MSSQL Filter Condition

To fetch the query history log from MSSQL we execute the following query
SELECT TOP {result_limit}
    db.NAME database_name,
    t.text query_text,
    s.last_execution_time start_time,
    DATEADD(s, s.total_elapsed_time/1000, s.last_execution_time) end_time,
    s.total_elapsed_time/1000 duration,
    NULL schema_name,
    NULL query_type,
    NULL user_name,
    NULL aborted
FROM sys.dm_exec_cached_plans AS p
INNER JOIN sys.dm_exec_query_stats AS s
ON p.plan_handle = s.plan_handle
CROSS APPLY sys.Dm_exec_sql_text(p.plan_handle) AS t
INNER JOIN sys.databases db
ON db.database_id = t.dbid
WHERE s.last_execution_time between '{start_time}' and '{end_time}'
    AND t.text NOT LIKE '/* {{"app": "OpenMetadata", %%}} */%%'
    AND t.text NOT LIKE '/* {{"app": "dbt", %%}} */%%'
    AND p.objtype != 'Prepared'

    AND {**your filter condition**}

ORDER BY s.last_execution_time DESC
You can refer to this mssql documentation to find out more about the dm_exec_cached_plans table. For example if you want to add a condition to filter out queries executed by metabase client, i.e. the queries staring with -- metabase % then you can put the condition as t.text NOT LIKE '--metabase %'. you also need to further restrict the query log and need only queries which have been executed on SALES database then you can put the filter condition as t.text NOT LIKE '--metabase %' AND db.NAME='SALES'.

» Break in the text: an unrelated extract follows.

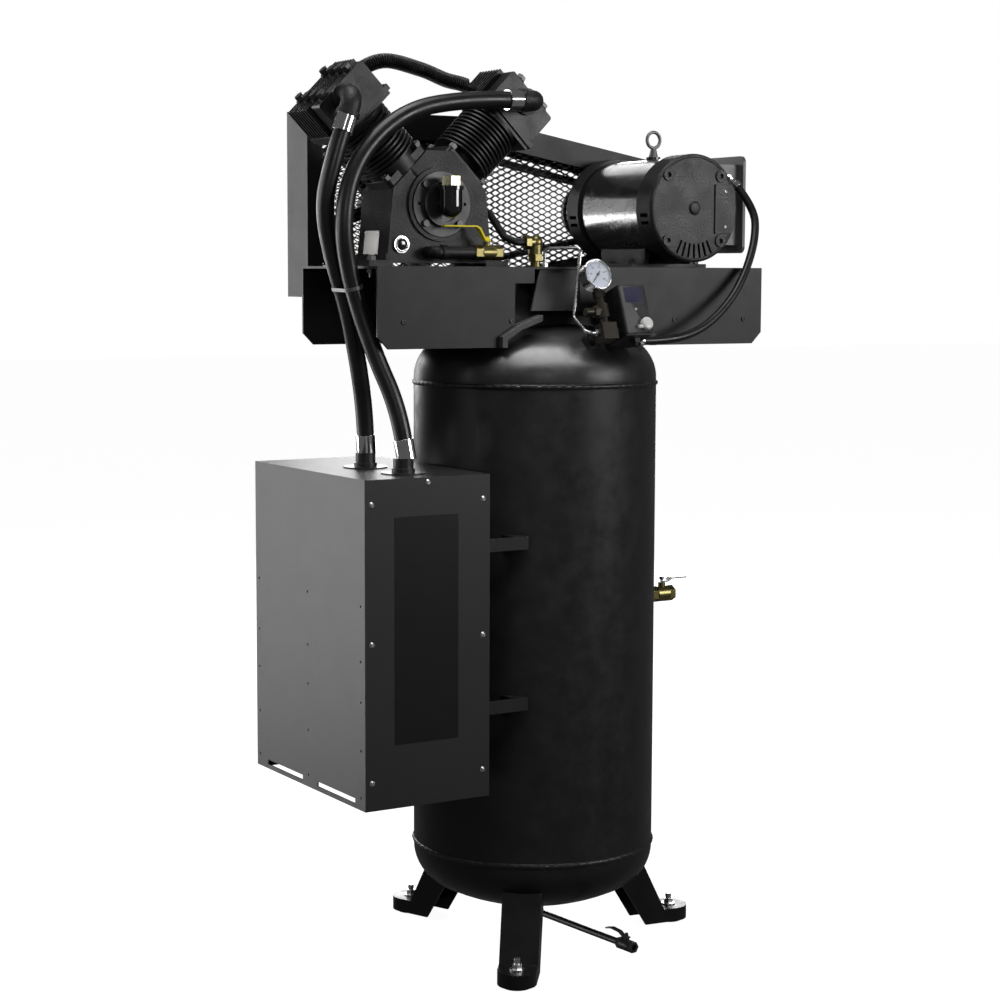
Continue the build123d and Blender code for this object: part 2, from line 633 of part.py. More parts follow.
ic_start = bank_point("left", 75, IC_Y, IC_AXIAL["left"])
ic_end = bank_point("right", -75, IC_Y, IC_AXIAL["right"])
ic_path = Spline(ic_start, (-338, IC_Y, 1842), (-254, IC_Y, 1830), (-196, IC_Y, 1812), ic_end,
                 tangents=[(1, 0, 1), (1, 0, -1)])
intercooler = sweep(Plane(origin=ic_path @ 0, z_dir=ic_path % 0) * Circle(IC_CORE_R), path=ic_path)
for i in range(IC_RINGS):
    t = 0.06 + 0.88 * i / (IC_RINGS - 1)
    spot = Plane(origin=ic_path @ t, z_dir=ic_path % t)
    intercooler += extrude(spot * Circle(IC_FIN_R), 2.0)
save("intercooler_tube", intercooler)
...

Clickhouse Filter Condition

To fetch the query history log from clickhouse we execute the following query
Select
    query_start_time start_time,
    DATEADD(query_duration_ms, query_start_time) end_time,
    query_duration_ms/1000 duration,
    'default' database_name,
    user user_name,
    FALSE aborted,
    query_id query_id,
    query query_text,
    databases schema_name,
    tables tables
From system.query_log
Where start_time between '{start_time}' and '{end_time}'
and CAST(type,'Int8') <> 3
and CAST(type,'Int8') <> 4
and query NOT LIKE '/* {{"app": "OpenMetadata", %%}} */%%'
and query NOT LIKE '/* {{"app": "dbt", %%}} */%%'

AND {**your filter condition**}

and (`type`='QueryFinish' or `type`='QueryStart')
LIMIT {result_limit}
You can refer to this clickhouse documentation to find out more about the query_log table. For example if you want to add a condition to filter out queries executed by metabase client, i.e. the queries staring with -- metabase % then you can put the condition as query NOT LIKE '--metabase %'.

Vertica Filter Condition

To fetch the query history log from vertica we execute the following query
SELECT
    DBNAME() AS database_name,
    p.query AS query_text,
    r.start_timestamp AS start_time,
    r.end_timestamp AS end_time,
    p.schema_name,
    p.query_duration_us/1000 AS duration,
    p.query_type,
    p.user_name,
    NULL aborted
    FROM query_profiles p
    LEFT JOIN query_requests r
      ON p.TRANSACTION_ID = r.TRANSACTION_ID
     AND p.STATEMENT_ID = r.STATEMENT_ID
    WHERE query_start between '{start_time}' and '{end_time}'
      AND query NOT LIKE '%%/* {{"app": "OpenMetadata", %%}} */%%'
      AND query NOT LIKE '/* {{"app": "dbt", %%}} */%%'
      AND success = 1

      AND {**your filter condition**}

    ORDER BY query_start DESC
    LIMIT {result_limit}
You can refer to this vertica documentation to find out more about the query_profiles table. For example if you want to add a condition to filter out queries executed by metabase client, i.e. the queries staring with -- metabase % then you can put the condition as query NOT LIKE '--metabase %'.

Redshift Filter Condition

To fetch the query history log from redshift we execute the following query
SELECT *
      FROM pg_catalog.stl_query
WHERE userid > 1

    AND {**your filter condition**}

    -- Filter out all automated & cursor queries
    AND querytxt NOT LIKE '/* {{"app": "OpenMetadata", %%}} */%%'
    AND querytxt NOT LIKE '/* {{"app": "dbt", %%}} */%%'
    AND aborted = 0
    AND starttime >= '{start_time}'
    AND starttime < '{end_time}'
    LIMIT {result_limit}
You can refer to this redshift documentation to find out more about the stl_query table. For example if you want to add a condition to filter out queries executed by metabase client, i.e. the queries staring with -- metabase % then you can put the condition as query NOT LIKE '--metabase %'.